■ WHAT TO PRODUCE ■
Write out the full set of records below exactly.

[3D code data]
# # #

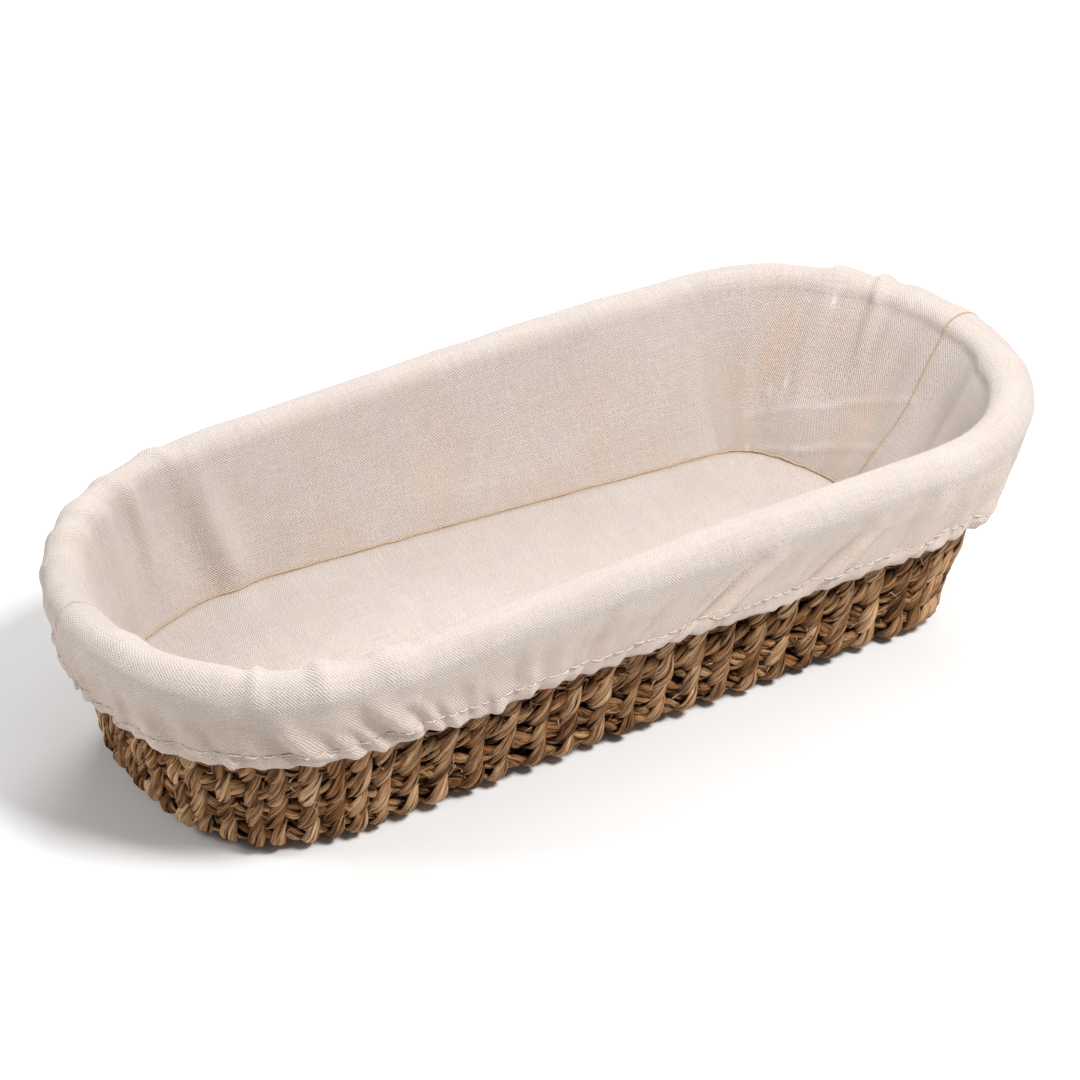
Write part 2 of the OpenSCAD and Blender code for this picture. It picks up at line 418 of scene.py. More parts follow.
def straw_material(name, dark, mid, light, husk):
    """Dried leaf: streaks and fine dark veins along each strand, painted shade in its creases and recesses,
    and strands that differ.
    """
    material, tree = new_material(name)
    fibre, crease, strand, warmth = own_coordinates(tree)
    fine = noise_node(tree, fibre, (0.12, 3.2, 3.2), 5.0, Roughness=0.62)
    broad = noise_node(tree, fibre, (0.07, 0.5, 0.5), 3.0)
    lines = noise_node(tree, fibre, (0.05, 0.85, 0.85), 1.5)
    blotch = noise_node(tree, fibre, (0.16, 0.3, 0.3), 4.0)
    level = total(tree, times(tree, fine, 0.75), (broad, 0.45), (strand, 0.13))
    colour = ramp(tree, level, [(0.42, dark), (0.56, mid), (0.8, light)])
    patch = scaled(tree, blotch, 5.0, -3.05)
    # husk-coloured patches, and the painted warm shade in the recesses that the third tone carries
    warm = times(tree, math_node(tree, "ADD", patch, warmth), 0.8, clamp=True)
    colour = mix(tree, warm, colour, husk)
    ridge = math_node(tree, "ABSOLUTE", math_node(tree, "SUBTRACT", lines, 0.5))
    vein = math_node(tree, "SUBTRACT", 1.0, times(tree, ridge, 55.0), clamp=True)
    # painted shade in the creases, recesses and gaps, with the dark veins, draws the colour towards
    # near-black
    shade = times(tree, total(tree, crease, (vein, 0.55)), 0.85, clamp=True)
    colour = mix(tree, shade, colour, tuple(0.25 * c for c in dark))
    rough = scaled(tree, fine, 0.3, 0.42)
    relief = math_node(tree, "SUBTRACT", fine, times(tree, vein, 0.6))
    relief = total(tree, relief, (lines, 1.6))
    height = node(tree, "ShaderNodeBump", {"Height": relief, "Strength": 0.8, "Distance": 0.0005})
    surface(tree, node(tree, "ShaderNodeBsdfPrincipled", {
        "Base Color": colour, "Roughness": rough, "Normal": height.outputs[0], "Specular IOR Level": 0.1}))
    return material


# Distance between the cloth's threads, both ways
WARP_PITCH = 0.46
WEFT_PITCH = 0.56


def cloth_material(name, light, shaded, through=0.2):
    """Unbleached plain weave: threads that cross over and under, with slubs, knots and warm flecks, and the
    painted shade and light that its tones carry.
    """
    material, tree = new_material(name)
    fibre, crease, warmth, lit_and_pale = own_coordinates(tree)
    bent = fibre
    for scale, reach in ((0.09, 1.6), (0.55, 0.5)):
        sway = node(tree, "ShaderNodeTexNoise", {"Vector": fibre, "Scale": scale, "Detail": 2.0})
        shift = node(tree, "ShaderNodeVectorMath", {0: sway.outputs["Color"], "Scale": reach},
                     operation="SCALE")
        bent = node(tree, "ShaderNodeVectorMath", {0: bent, 1: shift.outputs[0]}, operation="ADD").outputs[0]
    axes = node(tree, "ShaderNodeSeparateXYZ", {0: bent})
    waves = []
    for axis, pitch in ((0, WARP_PITCH), (1, WEFT_PITCH)):
        waves.append(math_node(tree, "SINE", times(tree, axes.outputs[axis], math.pi / pitch)))
    over = times(tree, waves[0], waves[1])
    thread = math_node(tree, "ABSOLUTE", over)
    along_warp = noise_node(tree, fibre, (0.06, 1.6, 1.0), 3.0)
    along_weft = noise_node(tree, fibre, (1.6, 0.06, 1.0), 3.0)
    cloud = node(tree, "ShaderNodeTexNoise", {"Vector": fibre, "Scale": 0.035, "Detail": 3.0}).outputs["Fac"]
    fleck = noise_node(tree, fibre, (1.6, 0.7, 1.0), 1.0)
    slub = math_node(tree, "ADD", along_warp, along_weft)
    level = total(tree, times(tree, slub, 0.3), (thread, 0.42), (over, 0.15), (cloud, 0.2))
    colour = ramp(tree, level, [(0.25, shaded), (0.75, light)])
    nep = node(tree, "ShaderNodeTexVoronoi", {"Vector": fibre, "Scale": 0.05}).outputs["Distance"]
    knot = math_node(tree, "SUBTRACT", 1.0, times(tree, nep, 22.0), clamp=True)
    # the third tone pales the cloth: painted light in spots and on the gathers' ridges, and paler pressed
    # lines; the knots are the cloth's own
    white = math_node(tree, "ADD", times(tree, knot, 0.6), lit_and_pale, clamp=True)
    colour = mix(tree, white, colour, (0.95, 0.91, 0.86))
    tint = times(tree, math_node(tree, "SUBTRACT", fleck, 0.62), 8.0, clamp=True)
    # the second tone warms the cloth: warm flecks, where the straw shows through, and painted warm shade
    # over the cuff and hem
    warm = math_node(tree, "ADD", times(tree, tint, 0.5), warmth, clamp=True)
    colour = mix(tree, warm, colour, tuple(c * k for c, k in zip(light, (0.91, 0.79, 0.69))))
    # the first tone browns the seams, and paints shade into the hollows between the gathers
    colour = mix(tree, times(tree, crease, 0.75, clamp=True), colour, (0.42, 0.25, 0.1))
    height = total(tree, over, (slub, 0.8))
    rise = node(tree, "ShaderNodeBump", {"Height": height, "Strength": 0.8, "Distance": 0.0002})
    shader = node(tree, "ShaderNodeBsdfPrincipled", {
        "Base Color": colour, "Roughness": 0.9, "Normal": rise.outputs[0], "Specular IOR Level": 0.2,
        "Sheen Weight": 0.25, "Sheen Roughness": 0.5})
    glow = node(tree, "ShaderNodeBsdfTranslucent", {"Color": colour, "Normal": rise.outputs[0]})
    surface(tree, node(tree, "ShaderNodeMixShader", {0: through, 1: shader.outputs[0], 2: glow.outputs[0]}))
    return material


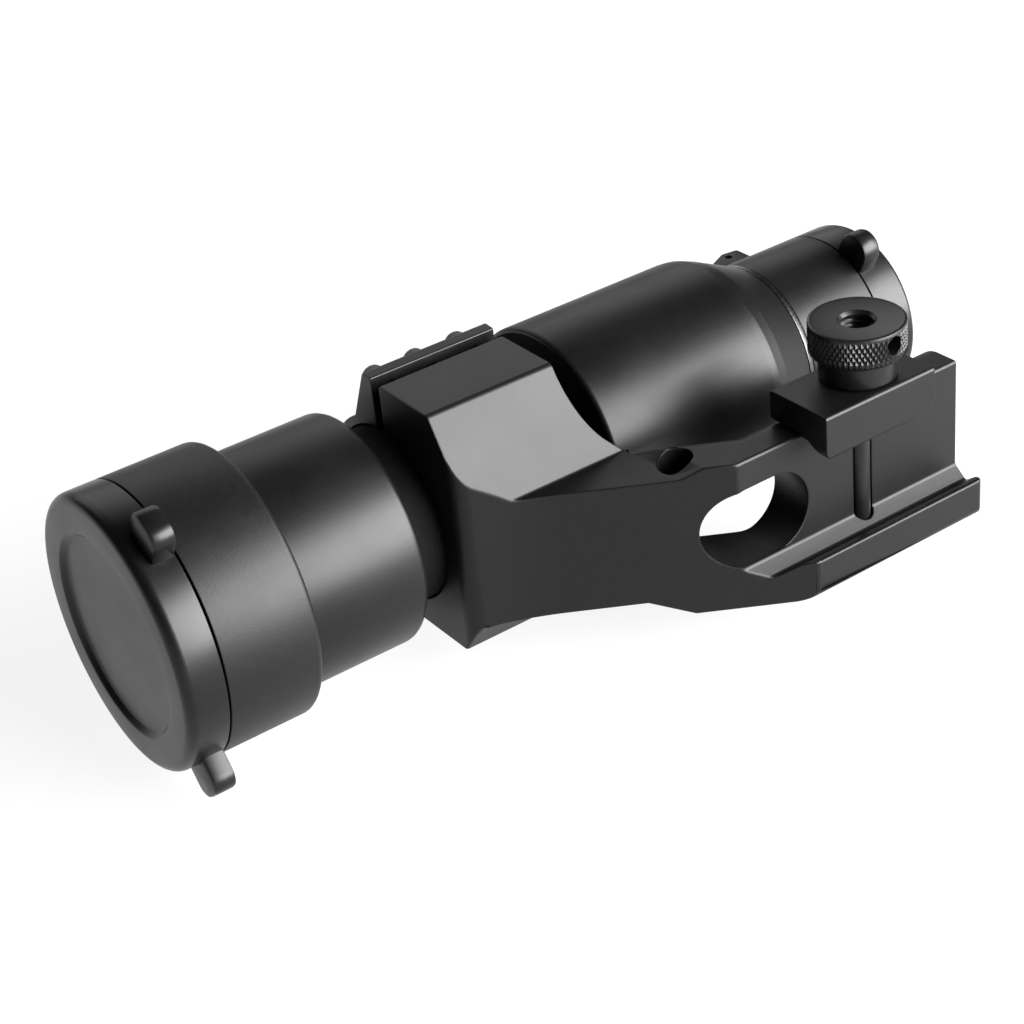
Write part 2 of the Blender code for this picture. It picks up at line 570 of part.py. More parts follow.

# # #

■ EXERCISE RESPONSE ■
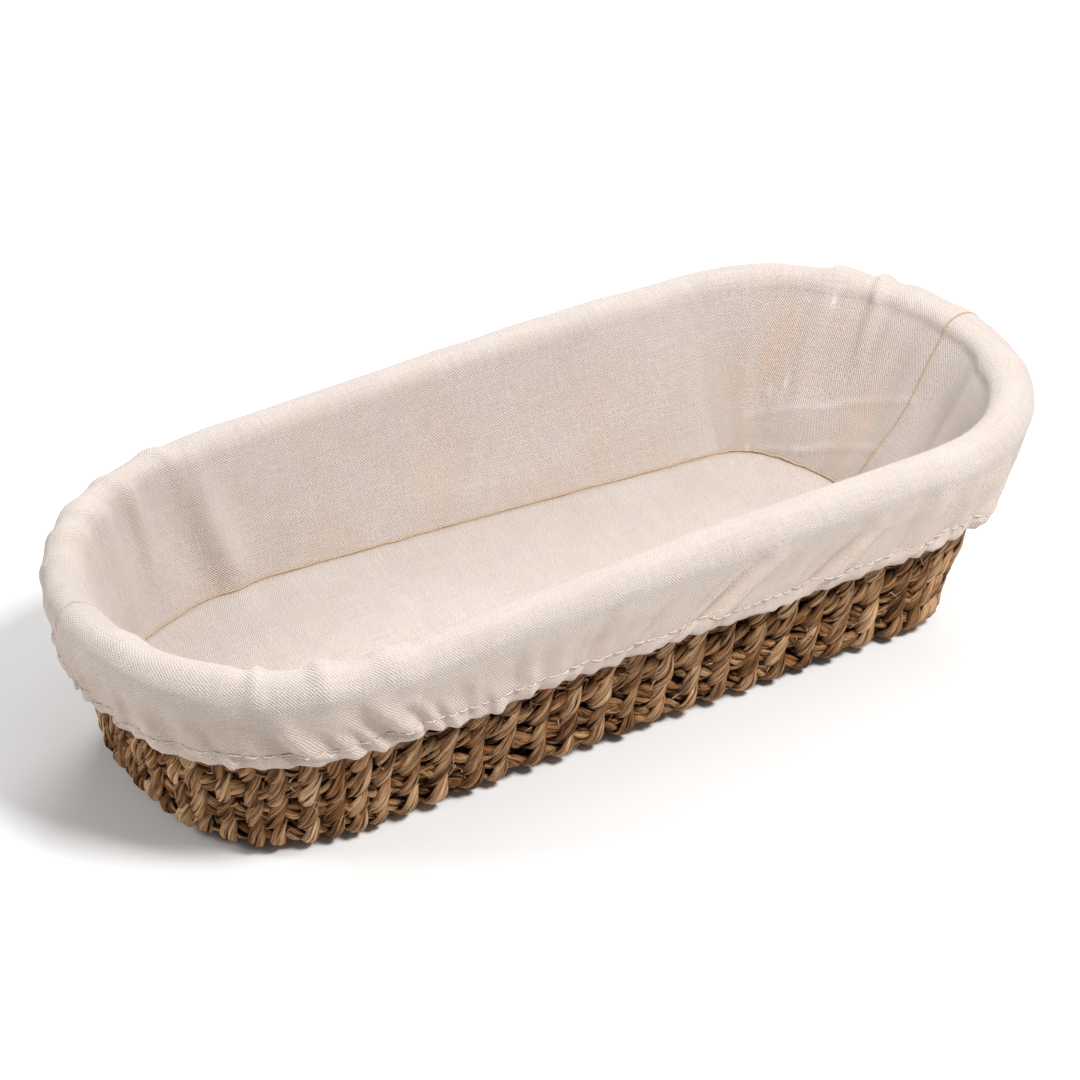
Write part 2 of the OpenSCAD and Blender code for this picture. It picks up at line 418 of scene.py. More parts follow.
def straw_material(name, dark, mid, light, husk):
    """Dried leaf: streaks and fine dark veins along each strand, painted shade in its creases and recesses,
    and strands that differ.
    """
    material, tree = new_material(name)
    fibre, crease, strand, warmth = own_coordinates(tree)
    fine = noise_node(tree, fibre, (0.12, 3.2, 3.2), 5.0, Roughness=0.62)
    broad = noise_node(tree, fibre, (0.07, 0.5, 0.5), 3.0)
    lines = noise_node(tree, fibre, (0.05, 0.85, 0.85), 1.5)
    blotch = noise_node(tree, fibre, (0.16, 0.3, 0.3), 4.0)
    level = total(tree, times(tree, fine, 0.75), (broad, 0.45), (strand, 0.13))
    colour = ramp(tree, level, [(0.42, dark), (0.56, mid), (0.8, light)])
    patch = scaled(tree, blotch, 5.0, -3.05)
    # husk-coloured patches, and the painted warm shade in the recesses that the third tone carries
    warm = times(tree, math_node(tree, "ADD", patch, warmth), 0.8, clamp=True)
    colour = mix(tree, warm, colour, husk)
    ridge = math_node(tree, "ABSOLUTE", math_node(tree, "SUBTRACT", lines, 0.5))
    vein = math_node(tree, "SUBTRACT", 1.0, times(tree, ridge, 55.0), clamp=True)
    # painted shade in the creases, recesses and gaps, with the dark veins, draws the colour towards
    # near-black
    shade = times(tree, total(tree, crease, (vein, 0.55)), 0.85, clamp=True)
    colour = mix(tree, shade, colour, tuple(0.25 * c for c in dark))
    rough = scaled(tree, fine, 0.3, 0.42)
    relief = math_node(tree, "SUBTRACT", fine, times(tree, vein, 0.6))
    relief = total(tree, relief, (lines, 1.6))
    height = node(tree, "ShaderNodeBump", {"Height": relief, "Strength": 0.8, "Distance": 0.0005})
    surface(tree, node(tree, "ShaderNodeBsdfPrincipled", {
        "Base Color": colour, "Roughness": rough, "Normal": height.outputs[0], "Specular IOR Level": 0.1}))
    return material


# Distance between the cloth's threads, both ways
WARP_PITCH = 0.46
WEFT_PITCH = 0.56


def cloth_material(name, light, shaded, through=0.2):
    """Unbleached plain weave: threads that cross over and under, with slubs, knots and warm flecks, and the
    painted shade and light that its tones carry.
    """
    material, tree = new_material(name)
    fibre, crease, warmth, lit_and_pale = own_coordinates(tree)
    bent = fibre
    for scale, reach in ((0.09, 1.6), (0.55, 0.5)):
        sway = node(tree, "ShaderNodeTexNoise", {"Vector": fibre, "Scale": scale, "Detail": 2.0})
        shift = node(tree, "ShaderNodeVectorMath", {0: sway.outputs["Color"], "Scale": reach},
                     operation="SCALE")
        bent = node(tree, "ShaderNodeVectorMath", {0: bent, 1: shift.outputs[0]}, operation="ADD").outputs[0]
    axes = node(tree, "ShaderNodeSeparateXYZ", {0: bent})
    waves = []
    for axis, pitch in ((0, WARP_PITCH), (1, WEFT_PITCH)):
        waves.append(math_node(tree, "SINE", times(tree, axes.outputs[axis], math.pi / pitch)))
    over = times(tree, waves[0], waves[1])
    thread = math_node(tree, "ABSOLUTE", over)
    along_warp = noise_node(tree, fibre, (0.06, 1.6, 1.0), 3.0)
    along_weft = noise_node(tree, fibre, (1.6, 0.06, 1.0), 3.0)
    cloud = node(tree, "ShaderNodeTexNoise", {"Vector": fibre, "Scale": 0.035, "Detail": 3.0}).outputs["Fac"]
    fleck = noise_node(tree, fibre, (1.6, 0.7, 1.0), 1.0)
    slub = math_node(tree, "ADD", along_warp, along_weft)
    level = total(tree, times(tree, slub, 0.3), (thread, 0.42), (over, 0.15), (cloud, 0.2))
    colour = ramp(tree, level, [(0.25, shaded), (0.75, light)])
    nep = node(tree, "ShaderNodeTexVoronoi", {"Vector": fibre, "Scale": 0.05}).outputs["Distance"]
    knot = math_node(tree, "SUBTRACT", 1.0, times(tree, nep, 22.0), clamp=True)
    # the third tone pales the cloth: painted light in spots and on the gathers' ridges, and paler pressed
    # lines; the knots are the cloth's own
    white = math_node(tree, "ADD", times(tree, knot, 0.6), lit_and_pale, clamp=True)
    colour = mix(tree, white, colour, (0.95, 0.91, 0.86))
    tint = times(tree, math_node(tree, "SUBTRACT", fleck, 0.62), 8.0, clamp=True)
    # the second tone warms the cloth: warm flecks, where the straw shows through, and painted warm shade
    # over the cuff and hem
    warm = math_node(tree, "ADD", times(tree, tint, 0.5), warmth, clamp=True)
    colour = mix(tree, warm, colour, tuple(c * k for c, k in zip(light, (0.91, 0.79, 0.69))))
    # the first tone browns the seams, and paints shade into the hollows between the gathers
    colour = mix(tree, times(tree, crease, 0.75, clamp=True), colour, (0.42, 0.25, 0.1))
    height = total(tree, over, (slub, 0.8))
    rise = node(tree, "ShaderNodeBump", {"Height": height, "Strength": 0.8, "Distance": 0.0002})
    shader = node(tree, "ShaderNodeBsdfPrincipled", {
        "Base Color": colour, "Roughness": 0.9, "Normal": rise.outputs[0], "Specular IOR Level": 0.2,
        "Sheen Weight": 0.25, "Sheen Roughness": 0.5})
    glow = node(tree, "ShaderNodeBsdfTranslucent", {"Color": colour, "Normal": rise.outputs[0]})
    surface(tree, node(tree, "ShaderNodeMixShader", {0: through, 1: shader.outputs[0], 2: glow.outputs[0]}))
    return material


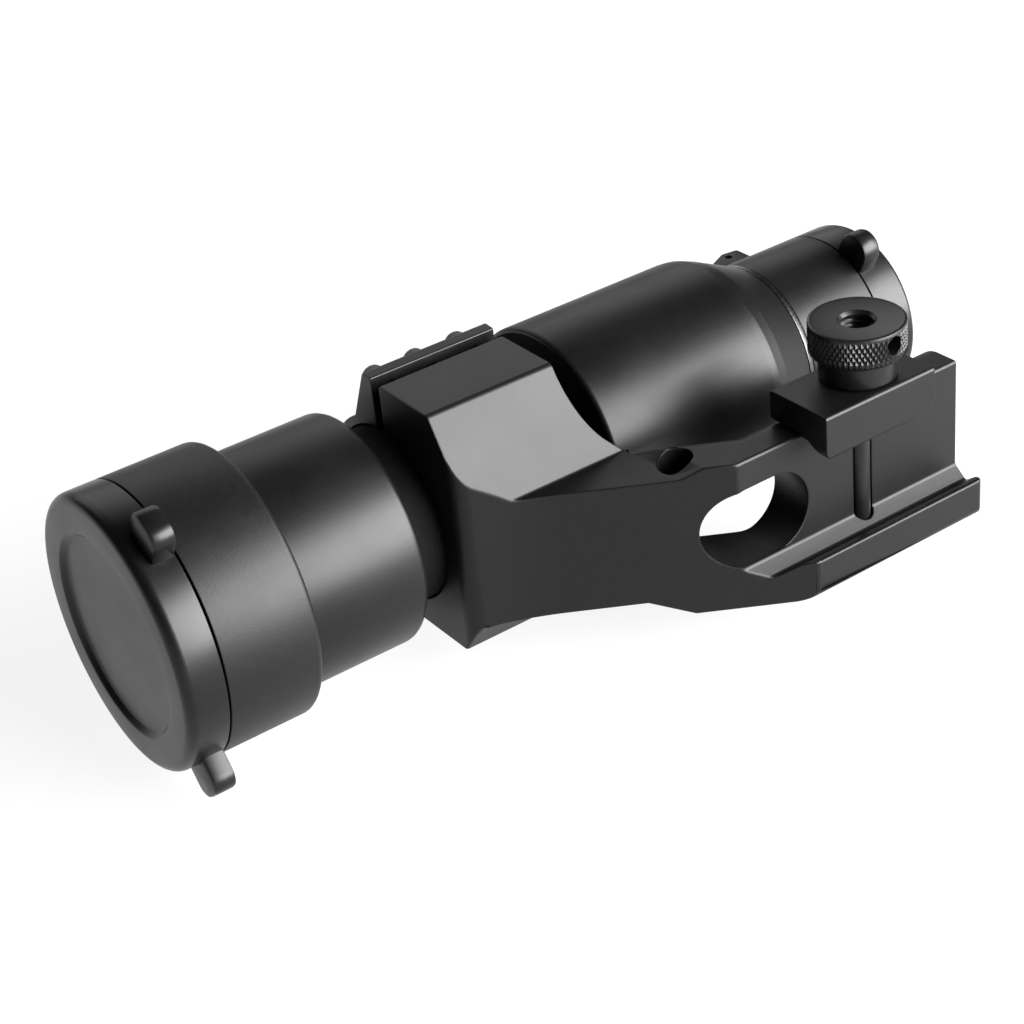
Write part 2 of the Blender code for this picture. It picks up at line 570 of part.py. More parts follow.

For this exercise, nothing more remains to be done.